The notwithstanding concept would enable the Knesset to pass new laws with a specific clause that would prevent the court from being to rule on their legality.

The override clause would permit the Knesset to reverse Supreme Court decisions with a vote. The coalition proposed that a simple 61-seat majority could override Supreme Court decisions. This would give any governing coalition supremacy over court rulings.

Opponents and even many supporters of judicial reform have argued that such revisions swing the balance of power too far in the Knesset’s favor. Even those who would support a Knesset override argue in favor of a supermajority of 70 or 80 Knesset members, which would include members of the opposition.

If both members of the coalition and the opposition believe a court ruling should be overturned, that is a truer indication that the court’s ruling may have gone too far.

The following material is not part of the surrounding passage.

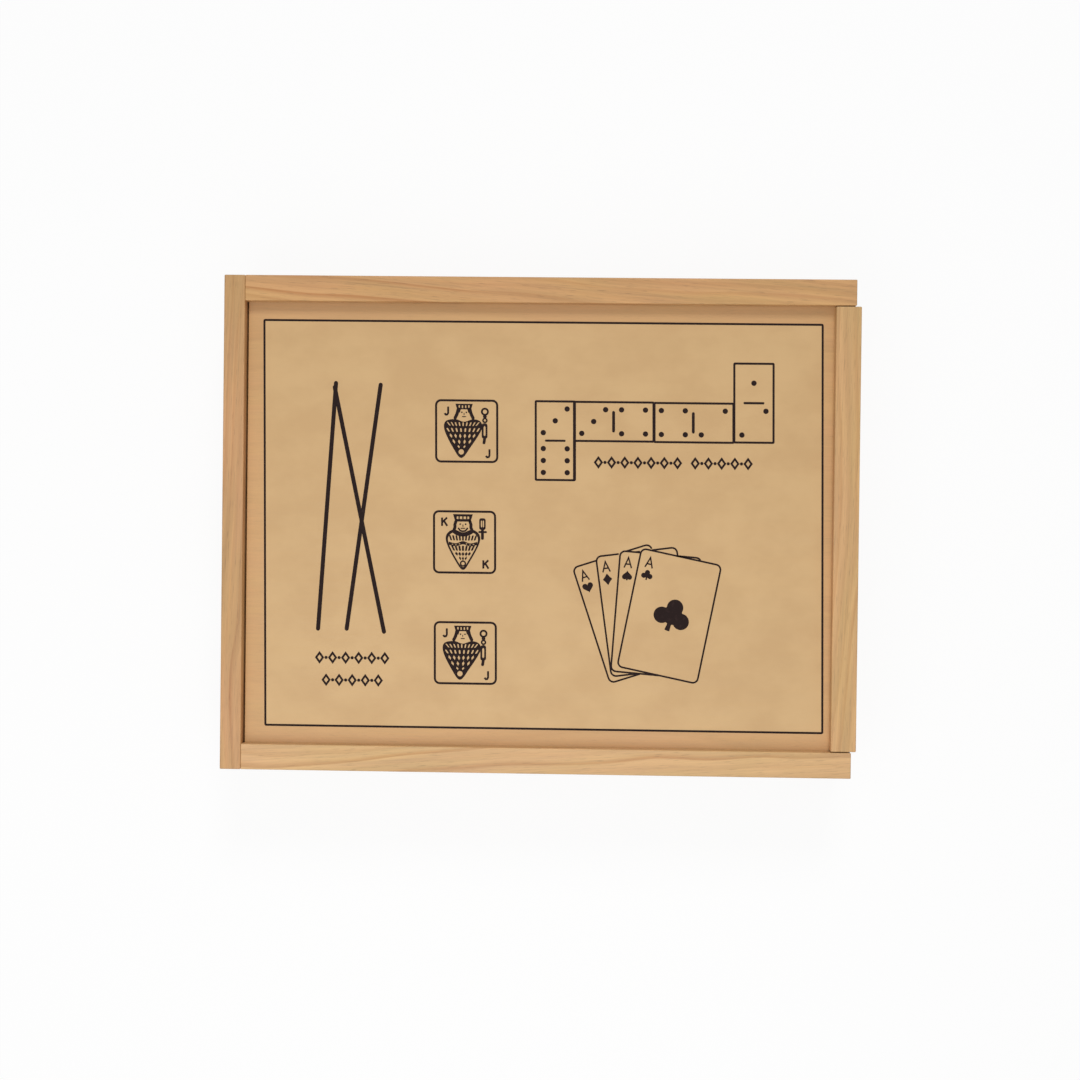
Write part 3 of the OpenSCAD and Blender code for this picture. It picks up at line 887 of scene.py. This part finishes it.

Many opponents of the reforms latched onto the simple majority override as proof that the reforms were merely a power grab. That is unfortunate because the override clause drowned out more moderate and meaningful reforms that the political center in Israel would have been more likely to support.

Pausing the Reform Bills

In the wake of the escalating protests that have consumed Israel, Netanyahu has announced that he has paused the advancing of the reform bills. Parties in the coalition and the opposition are now attempting to negotiate an agreed-upon formula for judicial reforms, led by Israel’s President Isaac Herzog.

Based on the rhetoric of both sides leading up to the negotiations, it appears that an agreed-upon formula for meaningful compromise may be difficult to achieve. It is extremely likely that a breakdown in negotiations would lead to a renewed round of further escalated protests.

For the good of the country and for healthy governance, it will be preferable for all sides to reach agreeable—albeit imperfect understandings—and to slowly enact balanced reforms with broad public consensus.